The new unrest occurred as state-controlled TV reported that security forces will establish a cordon within 48 hours around the two main protest sites in Cairo where thousands have been camped out since before Morsy was ousted by the military on July 3.

The government offered protection and “safe passage” to those willing to leave the two main camps — a large one outside the Rabaah al-Adawiya Mosque in eastern Cairo and a smaller one near Cairo University's main campus in Giza. The leadership had earlier given orders to police to end what it described as “threat to national security” and sources of “citizens' terrorism.”

Authorities will let people leave without checking their identities or arresting them, but they will not allow anyone into the protest camps, the report stated. It did not elaborate on the next steps, but the government had said it will use water cannons and tear gas in dispersing the crowds.

The Morsy supporters were planning rallies late Friday outside security headquarters near one sit-in site, including the Republican Guard club, where they had staged a protest that turned bloody last month, and another army building.

The security cordon around the protest camps raises the possibility of new violence, which has killed more than 130 Morsy supporters and injured hundreds since the military coup. The ouster followed mass demonstrations calling for Morsy to step down after a year in office, saying his policies had failed and he had put power in the hands of his Islamist group.

Facing domestic and international pressure to avoid bloodshed, authorities have taken the unusual step of going into details of their security plans.

Interior Minister Mohammed Ibrahim told a newspaper that police have finalized plans for breaking up the sit-ins, and were awaiting orders from prosecutors to start the second phase of its operation.

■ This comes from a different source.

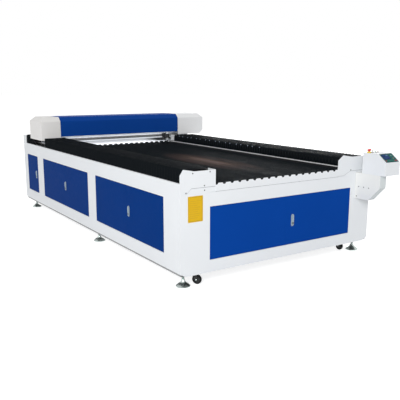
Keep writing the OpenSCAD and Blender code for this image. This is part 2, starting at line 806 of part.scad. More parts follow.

Police have given authorities information about weapons in the protest camps and the “dangers emanating” from there, and that the next phase of the plan, which includes surrounding the sites, would begin within hours, he was quoted as saying.

“The forces have established their presence in various areas with the aim of protecting security and stability,” Ibrahim said, adding that the ministry was awaiting legal action from the prosecutors.